By acknowledging the 'crimes against humanity' and 'widespread and systematic' nature of the pogrom, the judges have laid the ground for charges to be brought against the two men at the apex of the chain of command - the Bosnian Serb leaders General Ratko Mladic and Radovan Karadzic - if only the international community will fulfil that mandate.

Those of us who had been in Bosnia knew the tribunal witnesses were telling the truth, that this hurricane of violence was a racial pogrom initiated by the Serbs and by them alone, in pursuit of an ethnically 'pure' Greater Serbia. It was not combat between 'sides' that were in some way equal or equivalent to each other, and between which the international community was thus obliged to remain neutral.

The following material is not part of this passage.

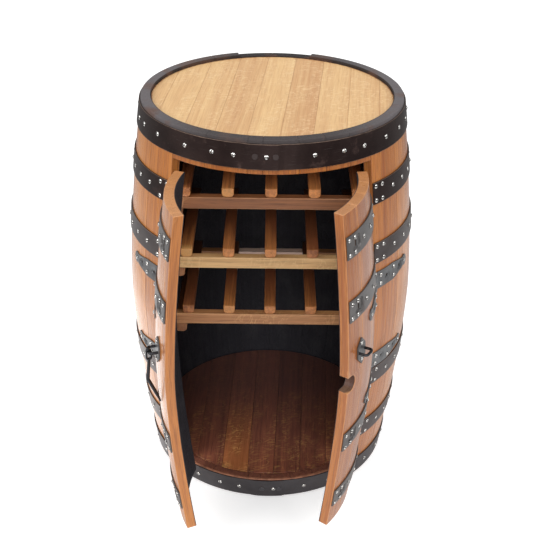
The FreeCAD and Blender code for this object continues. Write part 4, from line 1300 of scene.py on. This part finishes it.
def pierced_sheet(x, y, holes):
    """Grid sheet in a plane. A hole is (x, y, half width, half height, power): its outline is a
    superellipse, met along the straight lines from its middle."""
    grid = np.stack(np.meshgrid(x, y, indexing="ij"), -1)
    number = np.arange(len(x) * len(y)).reshape(len(x), len(y))
    keep = np.ones((len(x) - 1, len(y) - 1), bool)
    points, extra = [grid.reshape(-1, 2)], []
    count = number.size
    for hx, hy, a, b, power in holes:
        margin = HOLE_MARGIN * max(a, b)
        i0, i1 = np.searchsorted(x, hx - margin) - 1, np.searchsorted(x, hx + margin)
        j0, j1 = np.searchsorted(y, hy - margin) - 1, np.searchsorted(y, hy + margin)
        i0, j0, i1, j1 = max(i0, 0), max(j0, 0), min(i1, len(x) - 1), min(j1, len(y) - 1)
        keep[i0:i1, j0:j1] = False
        loop = tuple(np.array(ring_of((i0, i1), (j0, j1))).T)
        away = grid[loop] - (hx, hy)
        inner = (hx, hy) + away / outline_share(away, a, b, power)
        points += [(inner * 2 + grid[loop]) / 3, inner]
        n = len(inner)
        rings = [number[loop], count + np.arange(n), count + n + np.arange(n)]
        count += 2 * n
        for near, far in zip(rings[:-1], rings[1:]):
            extra.append(np.stack([near, np.roll(near, -1), np.roll(far, -1), far], -1))
    faces = np.concatenate([grid_quads(number)[keep]] + extra)
    used = np.unique(faces)
    order = np.zeros(count, int)
    order[used] = np.arange(len(used))
    return np.concatenate(points)[used], order[faces]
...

THIS NEUTRALITY has now been judged in a court of law to be based on a misapprehension. It was probably a deliberate misapprehension - used to justify three years of inaction and betrayal, until the apocalyptic massacres at Srebrenica.

Much of the verdict echoes what was reported by ITN and myself, and by our colleagues Roy Gutman and Maggie O'Kane, after we first stumbled upon those camps. People hesitated to believe us. The United Nations said that there were camps like Omarska 'on all sides', which was nonsense. The US State Department denied all knowledge - a lie. In Britain the pogrom was played down by a political establishment determined not to become stitched into the war. Diplomats squealed about 'all parties to the conflict'.

The real story was told over and over again by camp survivors and 'cleansed' Muslims but still the received wisdom in the wider world was that of 'moral equivalence', the rationale that refuses to distinguish between persecutor and persecuted, camp inmate and guard, raped and rapist, family cowering in their home and soldiers stomping up the path towards the front door.

It was a bloody and treacherous 'neutrality' in circumstances when neutrality was not neutral at all. At last it has been unmasked as a neutrality that spat in the face of international law.